Quando Shabaka Hutchings diz “I’ll Do Whatever You Want” o que ele quer dizer, na verdade, é “I’ll Do Whatever I Can”. E o que ele pode fazer neste momento de tumulto global permanente é ligar-se — e ligar-nos — a um outro tipo de vibração, a uma ideia de elevação, de paz, de harmonia. Os gritos que durante alguns anos emitiu através do seu saxofone são agora substituídos por sussurros libertados através das suas flautas, o instrumento que recentemente abraçou com um propósito que é nitidamente espiritual.
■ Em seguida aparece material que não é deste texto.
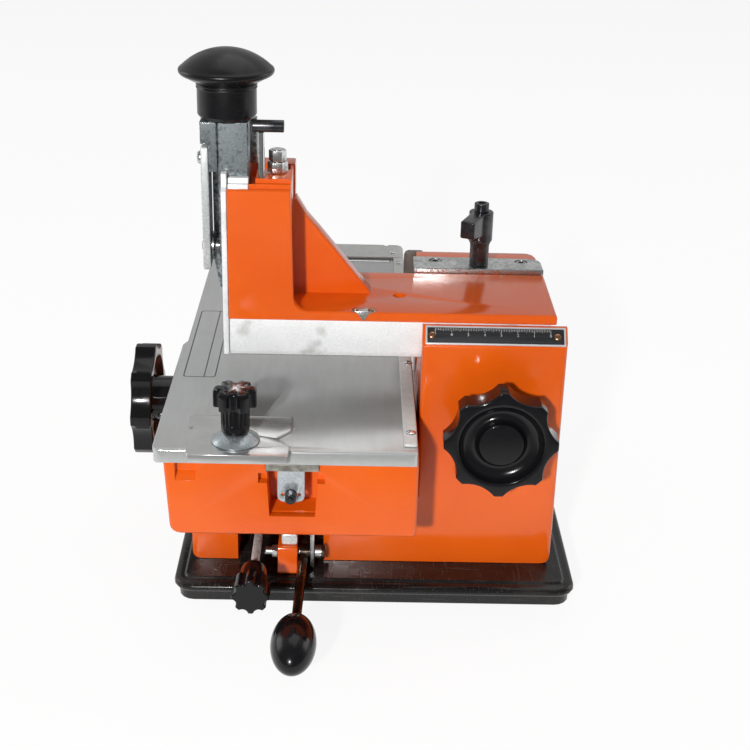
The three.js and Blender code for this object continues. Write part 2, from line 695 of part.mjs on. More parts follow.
// Scalloped handwheel, facing -Z with its face at z = 0, before it is turned into place
function handwheel(radius, depth, hubRadius, hubEnd, bore) {
  const rim = alongZ(scalloped(radius, radius * 0.13, 8), 0, depth, 1.5);
  const edge = radius * 0.74;
  const boss = radius * 0.4;
  const dish = [
    [0, -1], [edge + 0.5, -1], [edge - 0.4, 1], [edge * 0.93, 4.6], [edge * 0.8, 6.6], [boss * 1.3, 5.8],
  ];
  dish.push([boss * 1.08, 3.4], [boss, 1.4], [boss * 0.9, 2], [0, 2]);
  const hollow = [[hubRadius + 1, depth - 3.4], [radius * 0.7, depth - 3.4], [radius * 0.78, depth + 1]];
  hollow.push([hubRadius + 2, depth + 1], hollow[0]);
  const hub = [
    [0, depth - 5], [hubRadius + 1.5, depth - 5], [hubRadius, depth], [hubRadius, hubEnd], [0, hubEnd],
  ];
  const upright = (profile, steps) => turned(profile, steps).rotateX(Math.PI / 2);
  const wheel = join(cut(rim, upright(hollow, 16)), upright(hub, 16));
  return cut(wheel, upright(dish, 20), upright(rod(bore, 8.5, hubEnd + 5), 14));
}

function beamWheelPieces() {
  const { x, z, radius, front, depth } = beamWheel;
  const wheel = handwheel(radius, depth, 13, -front - 4.2, 6.3);
  piece("beam_handwheel", wheel.rotateX(-Math.PI / 2).translate(x, front, z), "black");
  const shaft = turnedY(rod(6, front + 8.9, 68, 0.6), x, z, 16);
  const bushProfile = [
    [0, -3.4], [12, -3.4], [12.6, -2.8], [12.6, -gap], [8.7, -gap], [8.7, 13.5], [0, 13.5],
  ];
  const bush = cut(turnedY(bushProfile, x, z, 16), turnedY(rod(6.4, -10, 20), x, z, 16));
  piece("beam_shaft_bush", bush, "steel");
  const outline = gearOutline(beamGear.teeth, beamGear.module, Math.PI / 2 + Math.PI / beamGear.teeth);
  const gear = alongY(polygon(outline), beamGear.front, beamGear.back).translate(x, 0, z);
  piece("beam_wheel_shaft", join(shaft, gear), "steel");
}

function tableWheelPieces() {
  const { y, z, radius, outer, depth } = tableWheel;
  const wheel = handwheel(radius, depth, 15, carriage.left - outer - 1.5, 6.3);
  piece("table_handwheel", wheel.rotateY(Math.PI / 2).translate(outer, y, z), "black");
  const shaft = turnedX(rod(6, outer + 8.9, -70, 0.6), y, z, 16);
  const outline = gearOutline(tableGear.teeth, tableGear.module, -Math.PI / 2 + Math.PI / tableGear.teeth);
  const gear = alongX(polygon(outline), tableGear.left, tableGear.right).translate(0, y, z);
  piece("table_wheel_shaft", join(shaft, gear), "steel");
}

// Carriage and table

function carriageCasting() {
  const outline = rounded([
    [carriage.left + 3, carriage.bottom, 6], [carriage.right, carriage.bottom, 3],
    [carriage.right, carriage.top, 1.5],
    [carriage.left, carriage.top, 1.5],
  ]);
  let solid = solidOf(alongY(outline, carriage.front, carriage.back, 1.2));
  const inner0 = carriage.front + 8;
  const inner1 = carriage.back - 8;
  const cavities = [[-118, -104], [-86, -14], [4, 16]];
  for (const [x0, x1] of cavities) {
    solid = solid.subtract(solidOf(block(x0, x1, inner0, inner1, carriage.bottom - 5, 126.6)));
  }
  for (const x of rail.x) {
    const half = rail.width / 2 + 0.4;
    solid = solid.subtract(
      solidOf(block(x - half, x + half, inner0, carriage.back + 5, carriage.bottom - 5, rail.top + 0.4)),
    );
  }
  const box = block(
    pocket.left - 4, pocket.right + 4, carriage.front + 4, carriage.front + 25, pocket.bottom - 5, 128,
  );
  solid = solid.add(solidOf(box));
  const well = polygon([
    [carriage.front - 5, pocket.bottom], [carriage.front + 5.4, pocket.bottom],
    [carriage.front + 5.4, pocket.bottom - 0.8],
    [carriage.front + 6.2, pocket.bottom - 0.8], [carriage.front + 6.2, pocket.bottom + 0.4],
    [carriage.front + 21, pocket.bottom + 1.5], [carriage.front + 21, pocket.roof],
    [carriage.front - 5, pocket.roof],
  ]);
  const mouth = polygon([
    [pocket.left, pocket.bottom - 1], [pocket.right, pocket.bottom - 1],
    [pocket.right + pocket.flare, pocket.roof],
    [pocket.left - pocket.flare, pocket.roof],
  ]);
  const cuts = [
    alongX(well, pocket.left - 3, pocket.right + 3),
    block(-70.5, -31.4, carriage.front - 5, carriage.front + 6, 118, 124.5),
    block(-66.3, -34.7, carriage.front - 5, 62, 127.1, 150),
    alongX(polygon([[-60, 118.6], [-55, 118.6], [-49.6, 123], [-49.6, 150], [-60, 150]]), -119, -106.7),
    turnedX(rod(6.4, carriage.left - 5, -85), tableWheel.y, tableWheel.z, 16),
    turnedZ(rod(3.3, 120, 150), clamp.x, clamp.y, 14),
  ];
  cuts[0] = geometryOf(
    solidOf(cuts[0]).intersect(solidOf(alongY(mouth, carriage.front - 5, carriage.front + 22))),
  );
  for (const part of cuts) solid = solid.subtract(solidOf(part));
  piece("carriage", geometryOf(solid), "orange");
}

function tablePlate() {
  const plan = rounded([
    [table.left, table.front, 5], [table.right, table.front, 2.5], [table.right, table.back, 4],
    [-128.6, table.back, 4],
    [-128.6, 102, 3], [table.left, 95, 3],
  ], 3);
  const section = rounded([
    [table.front, table.top - table.lip, 0.8], [table.front + 2.4, table.top - table.lip, 0.8],
    [table.front + 2.4, table.top - table.sheet], [table.back, table.top - table.sheet],
    [table.back, table.top],
    [table.front, table.top, 1.6],
  ]);
  let solid = solidOf(alongX(section, table.left, table.right, 0.4));
  solid = solid.intersect(solidOf(alongZ(plan, 100, 150)));
  solid = solid.subtract(solidOf(alongZ(rectangle(-60, 12, 270.6, 273.8), 130, 150)));
  solid = solid.subtract(solidOf(turnedZ(rod(3.3, 130, 150), clamp.x, clamp.y, 16)));
  piece("table_plate", geometryOf(solid), "sheet");
}

function tableStrips() {
  const z0 = table.top + gap;
  const side = rounded([[14.2, -51.5, 1.5], [22.2, -51.5, 1.5], [22.2, 274.8, 1], [14.2, 274.8, 1]]);
  piece("gauge_strip", alongZ(side, z0, z0 + 1.7, 0.3), "sheet");
  const rear = rounded([
    [-126, 276], [21.8, 276, 1], [21.8, 306, 6], [11.5, 306, 1], [9, 303], [6.5, 306, 1], [-126, 306, 3],
  ]);
  piece("rear_strip", alongZ(rear, z0, z0 + 1.7, 0.3), "sheet");
}

function pocketPieces() {
  const bar = polygon([
    [-57.8, 127.4], [60, 127.4], [60, 137.4], [-55.2, 137.4], [-55.2, 131.6], [-57.8, 131.6],
  ]);
  piece("slide_bar", alongX(bar, -66, -35, 0.3), "zinc");
  const centre = -51.5;
  const tab = rounded([
    [centre - 8.2, 102.9, 4], [centre + 8.2, 102.9, 4], [centre + 8.2, 126.8, 0.5],
    [centre - 8.2, 126.8, 0.5],
  ], 3);
  const shelf = block(centre - 8.2, centre + 8.2, -50.4, -40, 125, 127.1);
  const hole = turnedY(rod(3.7, -60, -40), centre, 108, 14);
  piece("tab_bracket", cut(join(alongY(tab, -50.4, -48.4, 0.3), shelf), hole), "zinc");
  const screw = turnedY([[0, -58], [2.8, -58], [3.3, -57.4], [3.3, -44], [0, -44]], centre, 108, 14);
  const socket = alongY(hexagon(centre, 108, 3.2), -60, -54.5);
  piece("bracket_screw", cut(screw, socket), "black");
}

function clampPieces() {
  const z0 = table.top + gap;
  const z1 = z0 + clamp.sheet;
  const plan = rounded([
    [-113.8, -17, 2], [-52.4, -17, 2], [-52.2, -34.5, 2], [-60.8, -45.6, 1], [-52, -55.5, 2],
    [-52.4, -68.6, 3], [-110.8, -68.6, 3], [-112.4, -36], [-110.2, -35], [-110.4, -31.6], [-112.7, -31.4],
  ], 3);
  let solid = solidOf(alongZ(plan, z0, z1));
  const lip = rounded([[-109.6, 137.4, 1.5], [-53.6, 137.4, 1.5], [-53.6, z1], [-109.6, z1]], 2);
  solid = solid.add(solidOf(alongY(lip, -68.6, -66.8)));
  solid = solid.subtract(solidOf(alongZ(rectangle(clamp.x - 3.4, clamp.x + 3.4, -60.6, -43, 3.3), 130, 160)));
  piece("clamp_plate", geometryOf(solid), "zinc");
  const washer = [
    [3.5, 145.4], [13.9, 143.2], [14.1, 143.9], [11.6, 145.9], [6.6, 148.4], [3.5, 148.4], [3.5, 145.4],
  ];
  piece("dished_washer", turnedZ(washer, clamp.x, clamp.y, 18), "zinc");
  piece("clamp_screw_stud", turnedZ(rod(3, 128, 163, 0.5), clamp.x, clamp.y, 14), "steel");
  const skirt = alongZ(scalloped(8.4, 1.1, 10, 3), 148.8, 168);
  const top = alongZ(scalloped(12.6, 2.8, 8, 4), 165, 177, 1.4);
  const bore = turnedZ(rod(3.3, 140, 164), 0, 0, 14);
  piece("clamp_star_knob", cut(join(skirt, top), bore).translate(clamp.x, clamp.y, 0), "black");
}

// Spacing screw and feed lever

function spacingPieces() {
  const { x, z, knobFront, knobBack, knobRadius } = spacing;
  piece("spacing_screw", turnedY(rod(2.7, knobBack - 10, slot.back + 24, 0.6), x, z, 14), "zinc");
  const star = scalloped(knobRadius, 2.2, 8, 4);
  const front = alongZ(star, 0, 15).rotateX(-Math.PI / 2).translate(0, knobFront, 0);
  const neck = turnedY(
    [[0, knobFront + 12], [9.2, knobFront + 12], [8.4, knobBack - 5], [6.6, knobBack], [0, knobBack]], 0, 0,
    14,
  );
  const bore = turnedY(rod(3, knobBack - 10.5, knobBack + 5), 0, 0, 14);
  piece("spacing_star_knob", cut(join(front, neck), bore).translate(x, 0, z), "black");
}

function feedPieces() {
  const { x, pivotY: y, pivotZ: z } = feed;
  const hole = turnedX(rod(2.9, -70, -30), y, z, 14);
  const bracket = rounded(
    [[-18.4, base.top + gap, 1.5], [6, base.top + gap], [6, 49.8, 3], [-14.4, 49.8, 1.5]], 3,
  );
  piece("feed_bracket", cut(alongX(bracket, -61.7, x - 4.4, 0.5), hole), "orange");
  const pad = rounded(
    [[-59.4, 49.8 + gap, 1.5], [-49.4, 49.8 + gap, 1.5], [-49.4, 57.6, 1], [-59.4, 57.6, 1]], 2,
  );
  piece("feed_pad", alongY(pad, -11.6, 1.5, 0.4), "zinc");
  const boltProfile = [
    [0, -68.4], [2.1, -68.4], [2.6, -67.9], [2.6, -38.4], [4.3, -38.4], [4.3, -33.3], [4.9, -33.3],
    [4.9, -31.4], [4.3, -31], [0, -31],
  ];
  piece("feed_pivot_bolt", turnedX(boltProfile, y, z, 12), "zinc");
  piece("feed_pivot_nut", cut(alongX(hexagon(0, 0, 7.6), -66.6, -62, 0.4).translate(0, y, z), hole), "zinc");
  const from = new THREE.Vector3(x, 18, 43.6);
  const to = new THREE.Vector3(feed.ballX, feed.ballY, feed.ballZ);
  const reach = from.distanceTo(to);
  const aim = new THREE.Quaternion().setFromUnitVectors(
    new THREE.Vector3(0, 1, 0), to.clone().sub(from).normalize(),
  );
  const lay = (g) => g.applyQuaternion(aim).translate(from.x, from.y, from.z);
  const eye = turnedX(rod(4.9, x - 3.2, x + 3.2, 0.4), y, z, 18);
  piece("feed_lever_rod", cut(join(lay(turned(rod(3, 0, reach - 6), 14)), eye), hole), "bronze");
  const half = 27.3;
  const oval = [[0, reach - half * 0.95]];
  for (let i = 0; i < 9; i += 1) {
    const t = 0.32 + ((Math.PI - 0.32) * i) / 9;
    oval.push([13.5 * Math.sin(t), reach - half * Math.cos(t)]);
  }
  oval.push([0, reach + half]);
  const ballBore = turned(rod(3.3, reach - 34, reach - 5.5), 14);
  piece("feed_lever_ball", lay(cut(turned(oval, 18), ballBore)), "black");
  const pawl = rounded([[y - 4.4, 33.2, 2], [y + 4.4, 33.2, 3], [y + 3.4, 71, 2.5], [y - 3.4, 69, 1.5]], 2);
  piece("feed_pawl", cut(alongX(pawl, x + 3.5, -38.7, 0.3), hole), "zinc");
}

basePlate();
rubberFeet();
mainHousing();
bedRails();
bedRack();
scale();
rearGuard();
clampBarPieces();
clampLever();
beamCasting();
dovetailSlide();
endPlate();
frontGib();
beamRack();
pointer();
headBolt();
lockPin();
ramPieces();
palmKnob();
piece("ram_return_spring", coil(-86, 52, 4.4, 0.7, 205.3, 261.6, 6, 7, 4), "steel");
beamWheelPieces();
tableWheelPieces();
carriageCasting();
tablePlate();
tableStrips();
pocketPieces();
clampPieces();
spacingPieces();
feedPieces();

for (const mesh of machine.children) mesh.geometry.translate(-middle.x, -middle.y, -foot.floor);

export default machine;
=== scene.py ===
import math

import bmesh
import bpy
from mathutils import Matrix, Vector


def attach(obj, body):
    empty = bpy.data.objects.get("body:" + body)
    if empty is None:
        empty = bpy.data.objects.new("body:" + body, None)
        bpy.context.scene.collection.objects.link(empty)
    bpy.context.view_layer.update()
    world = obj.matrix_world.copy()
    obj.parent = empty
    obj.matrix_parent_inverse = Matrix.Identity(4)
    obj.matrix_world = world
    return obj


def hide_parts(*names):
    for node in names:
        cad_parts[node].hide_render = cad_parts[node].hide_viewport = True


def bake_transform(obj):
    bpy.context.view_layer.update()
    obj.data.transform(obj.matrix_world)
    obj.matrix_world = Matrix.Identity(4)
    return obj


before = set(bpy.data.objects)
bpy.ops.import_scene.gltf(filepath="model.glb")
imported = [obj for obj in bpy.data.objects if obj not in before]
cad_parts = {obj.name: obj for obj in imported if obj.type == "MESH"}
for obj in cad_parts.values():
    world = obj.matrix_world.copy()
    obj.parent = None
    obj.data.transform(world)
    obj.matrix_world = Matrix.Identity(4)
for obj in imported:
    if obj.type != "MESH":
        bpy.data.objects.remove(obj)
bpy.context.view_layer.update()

# Base plate: a black plastic tray with a plain band, a groove and a rounded bead round its flat
# top. It is moulded in one piece, so every edge is a little round, and the top has fine scratches
# and dust.

MM = 0.001
middle_x, middle_y, floor_z = -17.25, 92, 7


def at(x, y, z):
    """A place in the machine's own sizes, in millimetres: x to the right, y back from the
    housing's front, z up. The world's origin is on the floor under the machine's middle."""
    return Vector(((x - middle_x) * MM, (y - middle_y) * MM, (z - floor_z) * MM))


def deselect():
    """Back to object mode with nothing selected."""
    if bpy.context.object and bpy.context.object.mode == "EDIT":
        bpy.ops.object.mode_set(mode="OBJECT")
    bpy.ops.object.select_all(action="DESELECT")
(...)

É verdade que essa dimensão esteve sempre presente — nos Ancestors, nos The Comet is Coming, nos Sons of Kemet —, mas é igualmente inegável que a sua entrega nesses projectos era mais visceral, mais física, mais vibrante no sentido woofer do termo. A vibração agora é harmónica e tem que ver com as foças invisíveis do universo, com ondas cósmicas e naturais. Para o single que anuncia o álbum que sai esta semana, Perceive Its Beauty, Acknowledge Its Grace, e que tem o tal título dúbio de “I’ll Do Whatever You Want”, Shabaka chamou Laraaji — mestre de ligações directas ao espírito — e o mesmo Floating Points que criou com Pharoah Sanders um dos mais belos momentos desta década — o álbum PromisesE juntos, eles suspendem o tempo por 7 minutos e 43 segundos, esticando-o até ao infinito numa espiral harmónica que eleva, cura e transforma. Talvez, afinal de contas, Shabaka esteja a fazer o que quer que nós queiramos. E o que queremos — sejamos nós capazes de o admitir ou não — é parar e sentir o sopro da vida, perceber a sua beleza e reconhecer a sua graça. Parece simples, mas é complicado.